Ustanowiła ona 11 sądów okręgowych (w Białymstoku, Gdańsku, Katowicach, Krakowie, Lublinie, Łodzi, Poznaniu, Rzeszowie, Szczecinie, Wrocławiu) do rozpatrywania sporów na tym tle, a w drugiej instancji tylko Sąd Apelacyjny w Warszawie. Ponadto nakazała im rozpatrywać sprawy w ciągu sześciu tygodni.
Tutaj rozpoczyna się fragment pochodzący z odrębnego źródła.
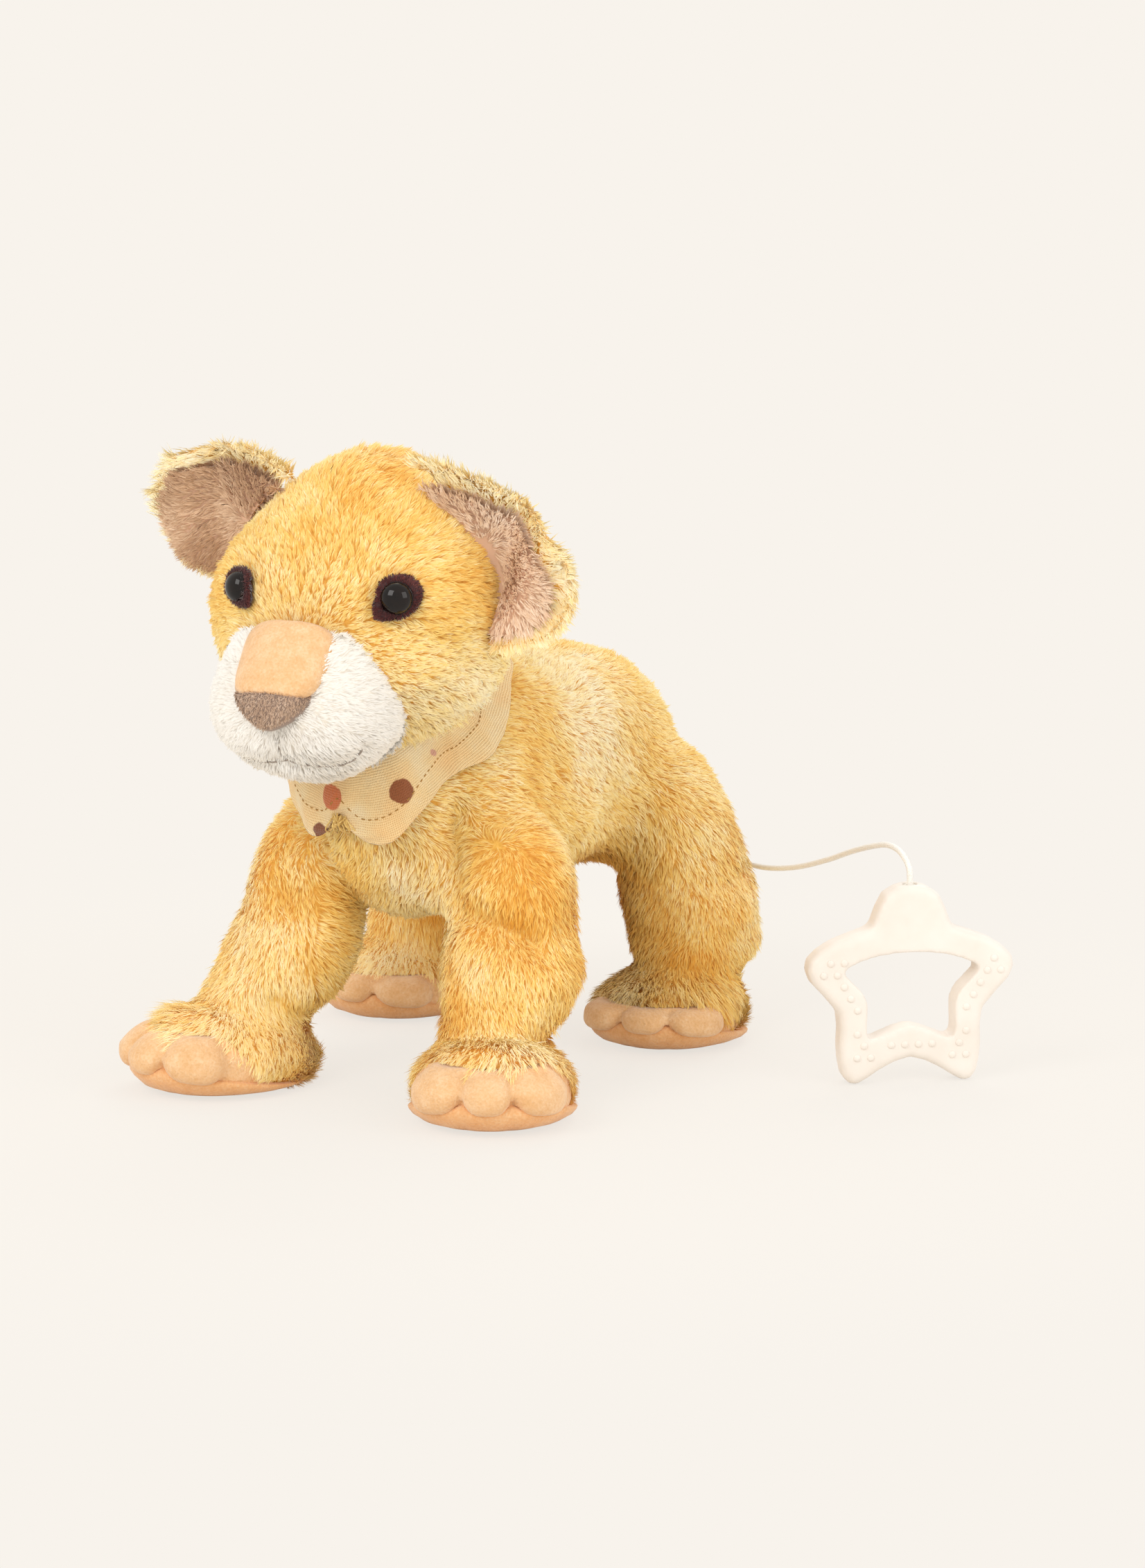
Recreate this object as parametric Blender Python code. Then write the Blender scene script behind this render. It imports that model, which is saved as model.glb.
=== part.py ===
"""A standing plush lion cub with a pull-cord musical movement in its body.

The lion looks along -Y and its left side is at +X. Every place below is written from the
middle of the floor between its paws; at the end the whole model is shifted so that its
origin lies on the floor under the middle of lion and star together.
"""
import math

import bmesh
import bpy
from mathutils import Matrix, Vector
from mathutils.bvhtree import BVHTree

MM = 0.001

# Clearance between neighbouring pieces, and how far a cutter runs past what it cuts
GAP = 0.3 * MM
OVERRUN = 2.0 * MM

# Torso
TORSO_FRONT = -74.0 * MM
TORSO_LENGTH = 202.0 * MM
TORSO_WIDTH = 94.0 * MM
TORSO_HEIGHT = 87.0 * MM
TORSO_MIDDLE_HEIGHT = 102.0 * MM
TORSO_BACK = TORSO_FRONT + TORSO_LENGTH

# Neck, which tilts forward out of the torso
NECK_SET_BACK = 36.0 * MM
NECK_RISE = 16.0 * MM
NECK_TILT = math.radians(34.0)
NECK_FORWARD = -TORSO_FRONT - NECK_SET_BACK
NECK_HEIGHT = TORSO_MIDDLE_HEIGHT + NECK_RISE

# Head and muzzle
HEAD_RISE = 1.0 * MM
HEAD_AHEAD = 22.0 * MM
HEAD_HEIGHT = 103.0 * MM
HEAD_WIDTH = 104.0 * MM
HEAD_DEPTH = 92.0 * MM
HEAD_BOTTOM = NECK_HEIGHT + HEAD_RISE
HEAD_FORWARD = NECK_FORWARD + HEAD_AHEAD
MUZZLE_DROP = 1.5 * MM
MUZZLE_AHEAD = 32.0 * MM
MUZZLE_HEIGHT = 57.0 * MM
MUZZLE_WIDTH = 82.0 * MM
MUZZLE_DEPTH = 60.0 * MM
MUZZLE_BOTTOM = HEAD_BOTTOM - MUZZLE_DROP
MUZZLE_FORWARD = HEAD_FORWARD + MUZZLE_AHEAD

# Bridge and tip of the nose
BRIDGE_WIDTH = 32.0 * MM
BRIDGE_LENGTH = 31.0 * MM
BRIDGE_THICKNESS = 7.0 * MM
BRIDGE_AHEAD_SHARE = 0.35
BRIDGE_RISE_SHARE = 0.737
BRIDGE_FORWARD = MUZZLE_FORWARD + BRIDGE_AHEAD_SHARE * MUZZLE_DEPTH
BRIDGE_MIDDLE_HEIGHT = MUZZLE_BOTTOM + BRIDGE_RISE_SHARE * MUZZLE_HEIGHT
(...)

– Nowa ustawa przyśpieszyła rozpoznawanie spraw o uprowadzenie rodzicielskie, m.in. przez specjalizację sądów i sędziów, dla których MS organizuje szkolenia. Podobne szkolenia prowadzone są dla adwokatów – mówi „Rzeczpospolitej" Marcin Wójcik, wiceminister sprawiedliwości. – Dzięki temu usprawnia się współpraca Ministerstwa Sprawiedliwości, które w tej procedurze ma status tzw. organu centralnego (coś pomiędzy urzędem a sądem), a sądami i prokuraturą.
– Z moich obserwacji wynika, iż zmiana ta okazała się korzystna, przede wszystkim dlatego, że sprawami zajmują się sędziowie z większym doświadczeniem i już w drugiej instancji poddane są kontroli jednego sądu – ocenia adwokat Rafał Wąworek.
Adwokat Marcin Muśnicki z większą rezerwą ocenia te zmiany:
– Uprowadzenia za granicę przyśpieszyły, bo żyją nimi media i orzeczenia zapadają szybko. W sporach krajowych nie zauważyłem poprawy. Rozwiązaniem moim zdaniem jest wprowadzenie karnego ściągania za nierespektowanie orzeczenia sądu rodzinnego dotyczącego kontaktów rodzica z dzieckiem.
Zasady obowiązujące w Polsce, które dotyczą postępowania przy uprowadzeniu dzieci za granicę, są różne w różnych krajach, nawet w samej Unii. Rodzic z Polski może jednak oczekiwać pomocy od MS i Ministerstwa Spraw Zagranicznych oraz miejscowego konsula.